Each of the DUSDs serves as the "first assistant" to the corresponding Under Secretary of Defense, and would serve as the acting Under Secretary in the Under Secretary's absence. The DUSD is not "directly responsible for a specified portfolio within the Office of the Under Secretary," but instead is responsible for assisting the Under Secretary with the entire portfolio. Reporting to the DUSDs are Assistant Secretaries of Defense, who are appointed by the president and confirmed by the Senate, and Directors, Directors of Defense Intelligence, and similar positions, who are not subject to Senate confirmation. The DUSD for Intelligence is required by law to be "appointed from among persons who have extensive expertise in intelligence matters."

==Former usage==

===Creation and expansion of use===
The title Deputy Under Secretary of Defense was first used in 1986 with the creation of the position of DUSD for Acquisition. Initially, differentiation between the PDUSD and DUSD was not clear, with some positions officially referred to by both titles. By 2009, there were 29 PDUSD and DUSD positions. Five of these positions were established by statute of which four required confirmation by the Senate. Others were created by the Department of Defense itself. Four of the DUSDs were designated either by Congress or by DOD to be "Principal Deputy" for the Undersecretary. These DUSDs were known as PDUSDs. The reporting relationship between the DUSDs and other senior leaders in the department was not uniform. Some DUSDs reported directly to an Under Secretary of Defense, while others reported to a PDUSD, another DUSD, or another Presidentially appointed senior official. Four of the five Under Secretaries of Defense had a PDUSD reporting to them, of which two were designated by Congress and appointed by the president.

===Intervention by Congress and elimination===
In early 2009, concerned about the proliferation of the DUSD title and the lack of clarity of its role in the DOD organization, Senator Carl Levin, then the Chair of the Senate Armed Services Committee sent a letter to the Deputy Secretary of Defense requesting clarification on the role of the DUSD. This letter along with discussions with the DOD led to a provision in the FY2010 NDAA that:
- Established in law a PDUSD to be the primary deputy to each of the five Under Secretaries of Defense.
- Eliminated the DUSD roles that were mentioned in law (or transformed them into other roles).
- Directed the elimination of the DUSD role from within DOD by January 1, 2011.
- Required the DOD issue a report to Congress on how it intends to eliminate the DUSD role.
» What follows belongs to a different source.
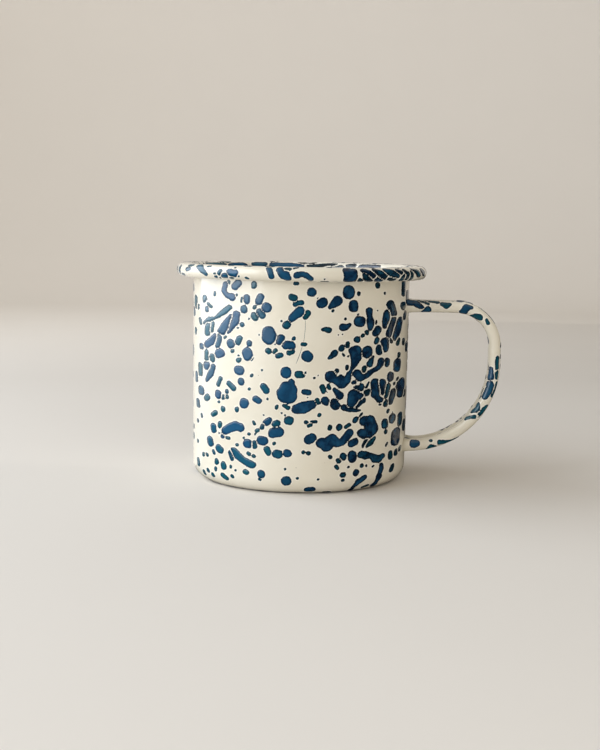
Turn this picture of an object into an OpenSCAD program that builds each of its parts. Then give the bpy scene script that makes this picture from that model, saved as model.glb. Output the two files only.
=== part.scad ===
// Enamelled sheet-steel mug: a drawn cup with a curled lip, a strap handle with rolled edges,
// four spot welds, and the fused glass coats that cover the steel.
// Millimetres, +Z up. The origin is the centre of the resting face, and the handle points along +X.

/* [Cup] */
// Height from the resting face to the top of the rim
cup_height = 79; // [76:0.5:90]
// Outer radius of the wall just under the rim
wall_top_r = 40; // [38:0.5:45]
// How much the outer radius shrinks from the rim down to the base corner
wall_taper = 0.4; // [0.2:0.1:1.5]
// Outer radius of the rounded corner between the wall and the base
corner_r = 6; // [4:0.5:7]
// Width of the flat ring that the mug rests on
ring_w = 3.1; // [2:0.1:8]
// Height of the stamped recess under the base
recess_h = 0.8; // [0.4:0.1:1.2]
// Sloping run between the recess and the resting ring
recess_run = 2; // [1:0.25:2.5]

/* [Rim] */
// How far the curled rim stands out from the wall
rim_overhang = 6; // [5:0.25:7]
// Radius of the curl's round section, with its coat
rim_r = 2.4; // [2.2:0.1:2.7]
// Gap between the wall and the free edge of the curled steel
curl_gap = 0.6; // [0.4:0.05:0.8]
// Depth under the curl's centre at which enamel starts to seal that gap
seal_depth = 1.1; // [1:0.05:1.2]

/* [Sheet and coats] */
// Thickness of the cup's sheet steel
steel_t = 0.5; // [0.4:0.05:0.6]
// Thickness of the handle's sheet steel
strap_t = 0.8; // [0.6:0.05:0.9]
// Thickness of the dark ground coat on each face
ground_t = 0.1; // [0.08:0.01:0.12]
// Thickness of the cream cover coat on each face
cover_t = 0.15; // [0.12:0.01:0.18]

/* [Handle] */
// Width of the strap across its two rolled edges
strap_w = 12; // [11:0.5:14]
// Radius of a rolled edge, with its coat
bead_r = 2.1; // [2:0.05:2.3]
// How far the strap's back lies below the crest of its rolled edges
web_drop = 0.3; // [0.2:0.05:0.4]
// Slit between a rolled edge's free end and the web
slit_w = 0.4; // [0.3:0.05:0.5]
// Height of the upper arm's centreline
upper_arm_z = 64.6; // [62:0.2:66]
// Height of the lower arm's centreline
lower_arm_z = 13.3; // [12:0.1:15]
// Distance from the wall to the centreline of the handle's back
handle_reach = 31.6; // [31.6:0.2:36]
// Centreline radius of the tight upper bend
upper_bend_r = 14.3; // [10:0.1:16]
// Centreline radius of the wide lower bend
lower_bend_r = 30.6; // [26:0.2:30.6]
// Width of the foot that is welded to the wall
foot_w = 10.4; // [10:0.1:10.4]
// How far the foot reaches from an arm's centreline towards the other arm
foot_depth = 1.6; // [1.5:0.05:1.6]

/* [Spot welds] */
// Radius of a weld nugget
weld_r = 1.3; // [1:0.1:1.5]
// Distance between the two nuggets of one foot
weld_spacing = 5.2; // [4:0.2:5.6]
// Depth of a nugget into the cup's wall
weld_in_wall = 0.3; // [0.2:0.05:0.35]
// Depth of a nugget into the handle's foot
weld_in_foot = 0.4; // [0.3:0.05:0.5]

/* [Hidden] */
$fn = 96;

coat_t = ground_t + cover_t;
wall_t = steel_t + 2 * coat_t;
rim_z = cup_height - rim_r;
lip_x = wall_top_r - wall_t + rim_r;
roll_x = wall_top_r + rim_overhang - rim_r;
taper_angle = atan(wall_taper / (rim_z - corner_r));
corner_x = wall_top_r - wall_taper - corner_r / cos(taper_angle);
recess_r = corner_x - ring_w - recess_run;
bead_y = strap_w / 2 - bead_r;
web_outer_x = bead_r - web_drop;
web_inner_x = web_outer_x - strap_t - 2 * coat_t;
web_middle_x = (web_outer_x + web_inner_x) / 2;
arm_start_x = wall_top_r - 3;
back_x = wall_top_r + handle_reach;
upper_bend_x = back_x - upper_bend_r;
lower_bend_x = back_x - lower_bend_r;
upper_bend_z = upper_arm_z - upper_bend_r;
lower_bend_z = lower_arm_z + lower_bend_r;
stub_length = 4;

cream = "#efe8d6";
ground_blue = "#20242c";
bare_steel = "#8d9196";
weld_grey = "#5c6064";

// ---- Cup profile, as half sections for rotate_extrude ----

// Outer radius at height z of the wall drawn inwards by inset.
function wall_r(inset, z) = wall_top_r - inset - (rim_z - z) * tan(taper_angle);

// Corner radius of the cup drawn inwards by inset.
function corner_radius(inset) = corner_r - inset * cos(taper_angle);

// The filled cup up to the centre of the rim, with every face drawn inwards by inset.
module cup_fill(inset) {
    radius = corner_radius(inset);
    floor_z = corner_r - radius;
    polygon([
        [0, floor_z + recess_h],
        [recess_r, floor_z + recess_h],
        [recess_r + recess_run, floor_z],
        [corner_x, floor_z],
        [corner_x, corner_r],
        [corner_x + radius * cos(taper_angle), corner_r - radius * sin(taper_angle)],
        [wall_r(inset, rim_z), rim_z],
        [0, rim_z]
    ]);
    translate([corner_x, corner_r]) circle(radius);
}

// The filled rim roll, drawn inwards by inset.
module roll_fill(inset) {
    radius = rim_r - inset;
    for (x = [lip_x, roll_x]) {
        translate([x, rim_z]) circle(radius);
    }
    translate([lip_x, rim_z - radius]) square([roll_x - lip_x, 2 * radius]);
}

// Sheet steel of the cup: base, corner, wall and the curl that ends short of the wall.
module steel_section() {
    difference() {
        cup_fill(coat_t);
        cup_fill(coat_t + steel_t);
    }
    difference() {
        roll_fill(coat_t);
        roll_fill(coat_t + steel_t);
        square([wall_top_r - coat_t + curl_gap, rim_z]);
    }
}

// Air that the curl encloses.
module curl_air() {
    difference() {
        union() {
            roll_fill(coat_t + steel_t);
            translate([lip_x - rim_r, rim_z - seal_depth]) square([rim_r, seal_depth]);
        }
        cup_fill(coat_t);
    }
}

// Ground coat on both faces of the cup and round the curl.
module ground_section() {
    difference() {
        union() {
            cup_fill(cover_t);
            roll_fill(cover_t);
        }
        cup_fill(wall_t - cover_t);
        steel_section();
        curl_air();
    }
}

// Cover coat on the outer side of the cup, up to the rim.
module outer_cover_section() {
    difference() {
        cup_fill(0);
        cup_fill(cover_t);
        roll_fill(0);
    }
}

// The part of a section that lies under the flat of the base.
module under_base() {
    square([corner_x, corner_r]);
}

// ---- Handle profile and route ----

// Section of the coated strap drawn inwards by inset: x points away from the loop, y across the strap.
module strap_fill(inset) {
    for (side = [-1, 1]) {
        translate([0, side * bead_y]) circle(bead_r - inset);
    }
    translate([web_inner_x + inset, -bead_y]) square([strap_t + 2 * (coat_t - inset), 2 * bead_y]);
}

// Air inside the two rolled edges.
module bead_air() {
    for (side = [-1, 1]) {
        translate([0, side * bead_y]) circle(bead_r - coat_t - strap_t);
    }
}

// Sheet steel of the strap: a web, and edges rolled round until they nearly meet it again.
module strap_steel() {
    difference() {
        strap_fill(coat_t);
        bead_air();
        translate([web_inner_x + coat_t - slit_w, -bead_y]) square([slit_w, 2 * bead_y]);
    }
}

// Sweeps a strap section along +X, with the outer side of the strap towards +Y.
module straight(length) {
    rotate([90, 0, 90]) linear_extrude(length) children();
}

// Sweeps a strap section round a quarter turn, from +X to +Y.
module quarter_bend(radius) {
    rotate_extrude(angle = 90) translate([radius, 0]) children();
}

// Sweeps a strap section along the whole handle: upper arm, bend, back, bend and lower arm.
module along_handle() {
    rotate([90, 0, 0]) {
        translate([arm_start_x, upper_arm_z, 0]) straight(upper_bend_x - arm_start_x) children();
        translate([upper_bend_x, upper_bend_z, 0]) quarter_bend(upper_bend_r) children();
        translate([back_x, upper_bend_z, 0])
            rotate([0, 0, -90]) straight(upper_bend_z - lower_bend_z) children();
        translate([lower_bend_x, lower_bend_z, 0])
            rotate([0, 0, -90]) quarter_bend(lower_bend_r) children();
        translate([lower_bend_x, lower_arm_z, 0])
            rotate([0, 0, 180]) straight(lower_bend_x - arm_start_x) children();
    }
}

// Sweeps a strap section along the part of each arm that meets the wall.
module arm_stubs() {
    rotate([90, 0, 0]) {
        translate([arm_start_x, upper_arm_z, 0]) straight(stub_length) children();
        translate([arm_start_x + stub_length, lower_arm_z, 0])
            rotate([0, 0, 180]) straight(stub_length) children();
    }
}

// A foot's plate against the wall, from the steel wall's face outwards, grown all round by grow.
// It joins the middle of the web, which is on the side that outward points to, up or down.
module foot_plate(arm_z, outward, grow) {
    width = foot_w + 2 * grow;
    height = foot_depth + web_middle_x + 2 * grow;
    middle_z = arm_z + outward * (web_middle_x - foot_depth) / 2;
    intersection() {
        rotate_extrude() cup_fill(coat_t - strap_t - grow);
        translate([arm_start_x, -width / 2, middle_z - height / 2]) cube([stub_length, width, height]);
    }
}

// Both foot plates, grown by grow.
module feet(grow) {
    foot_plate(upper_arm_z, 1, grow);
    foot_plate(lower_arm_z, -1, grow);
}

// The space that both ends of the handle take at the wall, with this much of their coats left off.
module handle_footprint(inset) {
    arm_stubs() strap_fill(inset);
    feet(coat_t - inset);
}

// One coat of the handle: its child is the coat's section on the strap, and at the feet the coat
// runs from inset inner out to inset outer.
module handle_coat(inner, outer) {
    difference() {
        along_handle() children();
        feet(coat_t - inner);
    }
    difference() {
        feet(coat_t - outer);
        feet(coat_t - inner);
        arm_stubs() strap_fill(inner);
    }
}

// The two nuggets of one foot, each across the joint between wall and foot.
module weld_pair(arm_z) {
    joint_r = wall_r(coat_t, arm_z);
    for (side = [-1, 1]) {
        translate([joint_r - weld_in_wall, side * weld_spacing / 2, arm_z])
            rotate([0, 90, 0]) cylinder(h = weld_in_wall + weld_in_foot, r = weld_r);
    }
}

// ---- Sub-parts ----

module steel_cup() {
    color(bare_steel) difference() {
        rotate_extrude() steel_section();
        weld_pair(upper_arm_z);
        weld_pair(lower_arm_z);
    }
}

module steel_handle() {
    color(bare_steel) difference() {
        union() {
            along_handle() strap_steel();
            feet(0);
        }
        rotate_extrude() cup_fill(coat_t);
        weld_pair(upper_arm_z);
        weld_pair(lower_arm_z);
    }
}

module upper_spot_welds() {
    color(weld_grey) weld_pair(upper_arm_z);
}

module lower_spot_welds() {
    color(weld_grey) weld_pair(lower_arm_z);
}

module cup_ground_enamel() {
    color(ground_blue) difference() {
        rotate_extrude() ground_section();
        handle_footprint(coat_t);
    }
}

module handle_ground_enamel() {
    color(ground_blue) difference() {
        handle_coat(coat_t, cover_t) difference() {
            strap_fill(cover_t);
            strap_steel();
            bead_air();
        }
        rotate_extrude() cup_fill(cover_t);
    }
}

module outside_enamel() {
    color(cream) difference() {
        rotate_extrude() difference() {
            outer_cover_section();
            under_base();
        }
        handle_footprint(cover_t);
    }
}

module inside_enamel() {
    color(cream) rotate_extrude() difference() {
        cup_fill(wall_t - cover_t);
        cup_fill(wall_t);
    }
}

module rim_enamel() {
    color(cream) rotate_extrude() difference() {
        roll_fill(0);
        roll_fill(cover_t);
        cup_fill(cover_t);
    }
}

module base_enamel() {
    color(cream) rotate_extrude() intersection() {
        outer_cover_section();
        under_base();
    }
}

module handle_enamel() {
    color(cream) difference() {
        handle_coat(cover_t, 0) difference() {
            strap_fill(0);
            strap_fill(cover_t);
        }
        rotate_extrude() cup_fill(0);
    }
}

steel_cup();
steel_handle();
upper_spot_welds();
lower_spot_welds();
cup_ground_enamel();
handle_ground_enamel();
outside_enamel();
inside_enamel();
rim_enamel();
base_enamel();
handle_enamel();
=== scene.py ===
"""Enamelled steel mug with navy splatter, on a plain pale studio floor.

Lengths are millimetres, apart from the section on camera, light and floor, which is in metres.
Angles round the mug are degrees from the side that faces -Y, and grow towards the handle on +X.
"""

import math

import bpy
import numpy as np
from mathutils import Euler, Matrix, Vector, noise


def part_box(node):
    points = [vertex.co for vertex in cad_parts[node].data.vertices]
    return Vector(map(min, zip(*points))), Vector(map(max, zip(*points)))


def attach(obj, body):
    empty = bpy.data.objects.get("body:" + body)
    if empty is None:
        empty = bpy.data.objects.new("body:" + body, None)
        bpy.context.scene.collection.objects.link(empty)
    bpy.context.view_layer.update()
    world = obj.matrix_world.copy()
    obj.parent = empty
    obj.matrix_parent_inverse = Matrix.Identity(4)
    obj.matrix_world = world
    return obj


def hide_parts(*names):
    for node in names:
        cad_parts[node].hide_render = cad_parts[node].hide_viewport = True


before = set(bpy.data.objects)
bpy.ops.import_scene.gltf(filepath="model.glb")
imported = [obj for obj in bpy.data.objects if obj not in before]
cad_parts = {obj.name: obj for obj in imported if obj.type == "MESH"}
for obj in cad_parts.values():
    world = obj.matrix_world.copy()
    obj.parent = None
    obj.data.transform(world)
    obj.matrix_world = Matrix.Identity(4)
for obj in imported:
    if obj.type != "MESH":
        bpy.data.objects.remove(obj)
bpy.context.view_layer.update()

MM = 0.001

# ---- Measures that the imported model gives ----


def box_mm(node):
    """Lowest and highest corner of a CAD node, in millimetres."""
    low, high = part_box(node)
    return low / MM, high / MM


RIM_HIGH = box_mm("rim_enamel")[1]
WALL_HIGH = box_mm("outside_enamel")[1]
BASE_HIGH = box_mm("base_enamel")[1]
HANDLE_LOW, HANDLE_HIGH = box_mm("handle_enamel")

# ---- Measures of the cup ----

CORNER_R = 6.0
CORNER_X = BASE_HIGH.y
RIM_R = 2.4
RIM_Z = RIM_HIGH.z - RIM_R
ROLL_X = RIM_HIGH.y - RIM_R
WALL_TOP_R = WALL_HIGH.y
WALL_TAPER = 0.4
WALL_SLOPE = WALL_TAPER / (RIM_Z - CORNER_R)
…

Of the 28 DUSDs that had existed prior to FY2010 NDAA, five were designated as PDUSDs, two were designated by FY2010 NDAA as Assistant Secretaries of Defense, which left 21 DUSDs for the DOD to determine the appropriate treatment of. The Department of Defense proposed having 10 of the DUSDs report to an Assistant Secretary of Defense and would be changed to Deputy Assistant Secretaries of Defense. This required redesignating a Director as Assistant Secretaries of Defense, in accordance with the reports plan of standardizing titles, under whom four of the former DUSDs would report as well as the creation of a new Assistant Secretary position under whom the other five DUSDs would report. Two positions were eliminated by restructuring responsibilities, and four of the DUSDs were given new titles (Director, Deputy Comptroller, and Chief of Staff). The remaining five positions were considered by the DOD to be responsible for "major pillars of activity" that required a sufficient title to indicate their importance, but "do not warrant being elevated to the level of a PAS official". DOD believed that DUSD was the most appropriate title for these positions, and recommended that Congress amend the allow to allow them to be retained as DUSDs.

Congress agreed to most of the changes proposed, redesignated the Director as an Assistant Secretary of Defense and created the new Assistant Secretary of Defense position recommended by the DOD report. However, Congress did not agree that the DUSD position should be retained, outside of the five PDUSDS, but gave DOD until January 1, 2015, to eliminate the remaining five DUSDs. Of the five remaining DUSDs, three reported to the Under Secretary of Defense for Intelligence. It was determined that these should be redesignated as Directors of Defense Intelligence. This title was chosen as it "properly convey appropriate status and stature for these principal policy advisors to the" Under Secretary of Defense for Intelligence. The DUSD for Installation and Environment was merged with the Assistant Secretary of Defense for Assistant Secretary of Defense for Operation Energy Plans & Programs (renamed the Assistant Secretary of Defense for Energy, Installations, and Environment). The Office of the Under Secretary of Defense for Policy was restructured to eliminate one of the Assistant Secretary of Defense positions, and the DUSD for Strategy Plans and Forces was elevated to Assistant Secretary of Defense for Strategy Plans and Capabilities.